By its nature, faith ("Now faith is the substance of things hoped for, the evidence of things not seen", Hebrews 11:1) is suspended over the abyss of unbelief. The loyal Catholic gives free assent not only to the unseen God, but also to a church that claims power to pronounce decisively on doctrinal matters. The believer must continually turn to God with fresh humility: "I do believe; help my unbelief" (Mark 9:23). From the innage property of human reason, he gropes to reach "the deep waters" of knowledge (cf. Proverbs 20.5). St. Thomas Aquinas (the Angelic Doctor) plumbed the depths to explain this reasonableness of the Faith by natural sciences ("From the greatness and beauty of created things comes a corresponding perception of their Creator", Wisdom 13:5) and philosophical learning. Anti-intellectualism undercuts the message of Christ. When Protestantism introduced the strict bibliology of sola scriptura at the expense of the metaphysical nature of theology, it also detached reason and objective reality. The result is an unhealthy religious fanaticism spouting intolerance and ignorance. Only in Catholicism is Christianity faithfully presented as a reasonable faith where the worldview is logical and rational. Her intellectual tradition defends the teachings of faith and findings of science as both necessary and good in achieving truth. The same God who "reveals mysteries and infuses faith has bestowed the light of reason on the human mind" (CCC 159). Faith and reason are interdependent, mutually supporting and complimentary of each other.

In the Father Brown mystery, "The Blue Cross," G.K. Chesterton's super-sleuth exposes Flambeau who had been masquerading as a Catholic priest.
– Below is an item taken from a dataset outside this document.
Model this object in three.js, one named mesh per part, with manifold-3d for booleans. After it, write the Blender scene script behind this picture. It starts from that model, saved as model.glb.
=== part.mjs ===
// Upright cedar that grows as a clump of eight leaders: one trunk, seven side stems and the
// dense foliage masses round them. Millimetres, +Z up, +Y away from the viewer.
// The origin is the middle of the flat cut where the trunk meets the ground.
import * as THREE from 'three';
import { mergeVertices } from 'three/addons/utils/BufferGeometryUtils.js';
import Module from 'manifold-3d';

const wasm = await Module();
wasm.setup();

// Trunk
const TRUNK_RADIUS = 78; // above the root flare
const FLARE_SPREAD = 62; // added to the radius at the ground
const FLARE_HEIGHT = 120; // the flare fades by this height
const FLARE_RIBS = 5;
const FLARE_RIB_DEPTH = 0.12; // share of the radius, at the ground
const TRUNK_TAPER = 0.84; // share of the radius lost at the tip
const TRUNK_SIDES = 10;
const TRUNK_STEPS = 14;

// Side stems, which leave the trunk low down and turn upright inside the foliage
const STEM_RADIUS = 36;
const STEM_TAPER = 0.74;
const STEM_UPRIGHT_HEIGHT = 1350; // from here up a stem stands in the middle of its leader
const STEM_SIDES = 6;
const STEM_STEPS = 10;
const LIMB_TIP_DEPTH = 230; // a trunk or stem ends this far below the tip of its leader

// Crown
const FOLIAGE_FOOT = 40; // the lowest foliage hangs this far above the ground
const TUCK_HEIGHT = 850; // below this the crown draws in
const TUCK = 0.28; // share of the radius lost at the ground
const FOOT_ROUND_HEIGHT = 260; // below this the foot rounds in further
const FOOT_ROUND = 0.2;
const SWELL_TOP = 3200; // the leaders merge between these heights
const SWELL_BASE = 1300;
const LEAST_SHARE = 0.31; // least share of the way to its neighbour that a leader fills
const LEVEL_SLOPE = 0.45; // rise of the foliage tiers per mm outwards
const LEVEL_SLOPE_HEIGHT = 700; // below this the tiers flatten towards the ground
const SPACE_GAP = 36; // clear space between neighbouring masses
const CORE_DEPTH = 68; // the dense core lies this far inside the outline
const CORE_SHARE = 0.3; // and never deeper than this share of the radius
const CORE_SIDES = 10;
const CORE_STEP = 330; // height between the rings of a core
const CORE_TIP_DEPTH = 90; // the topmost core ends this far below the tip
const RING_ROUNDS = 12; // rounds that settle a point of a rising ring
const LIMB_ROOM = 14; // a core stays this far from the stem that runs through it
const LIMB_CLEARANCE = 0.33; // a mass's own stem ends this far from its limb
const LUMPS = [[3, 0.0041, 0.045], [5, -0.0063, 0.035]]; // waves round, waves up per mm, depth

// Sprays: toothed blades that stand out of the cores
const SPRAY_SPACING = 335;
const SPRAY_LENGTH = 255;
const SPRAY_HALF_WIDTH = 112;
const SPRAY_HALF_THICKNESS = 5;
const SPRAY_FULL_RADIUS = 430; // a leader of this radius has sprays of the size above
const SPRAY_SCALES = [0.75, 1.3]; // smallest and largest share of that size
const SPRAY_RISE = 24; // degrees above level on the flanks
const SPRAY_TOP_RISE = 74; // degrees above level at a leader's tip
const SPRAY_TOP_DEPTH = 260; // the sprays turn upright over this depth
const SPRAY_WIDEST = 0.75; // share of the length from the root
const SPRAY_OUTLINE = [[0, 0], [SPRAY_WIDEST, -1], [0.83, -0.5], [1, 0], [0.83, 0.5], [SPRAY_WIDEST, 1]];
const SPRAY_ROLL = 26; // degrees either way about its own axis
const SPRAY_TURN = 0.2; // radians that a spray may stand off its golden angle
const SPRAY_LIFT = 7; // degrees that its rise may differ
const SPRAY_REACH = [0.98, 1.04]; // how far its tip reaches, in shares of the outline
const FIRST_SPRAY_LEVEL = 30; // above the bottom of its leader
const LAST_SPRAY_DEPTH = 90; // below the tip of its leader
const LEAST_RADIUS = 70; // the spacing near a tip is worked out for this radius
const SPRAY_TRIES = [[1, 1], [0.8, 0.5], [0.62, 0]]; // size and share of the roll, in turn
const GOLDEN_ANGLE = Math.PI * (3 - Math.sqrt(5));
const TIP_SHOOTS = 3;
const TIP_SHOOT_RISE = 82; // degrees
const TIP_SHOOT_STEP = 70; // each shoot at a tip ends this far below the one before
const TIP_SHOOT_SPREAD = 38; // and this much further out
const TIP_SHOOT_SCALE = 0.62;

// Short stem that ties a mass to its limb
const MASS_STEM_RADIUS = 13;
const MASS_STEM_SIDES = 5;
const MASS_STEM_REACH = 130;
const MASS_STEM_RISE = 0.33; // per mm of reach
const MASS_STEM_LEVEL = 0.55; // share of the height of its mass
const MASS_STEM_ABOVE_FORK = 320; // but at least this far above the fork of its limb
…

Flambeau slipped up by asking: "Ah, yes, these modern infidels appeal to their reason; but who can look at those millions of worlds and not feel that there may well be wonderful universes above us where reason is utterly unreasonable?" Father Brown told him: "You attacked reason ... (that's) bad theology." This bespeaks of Catholicism with a systematic theology which is an orderly, rational, and coherent account of the Christian faith and beliefs.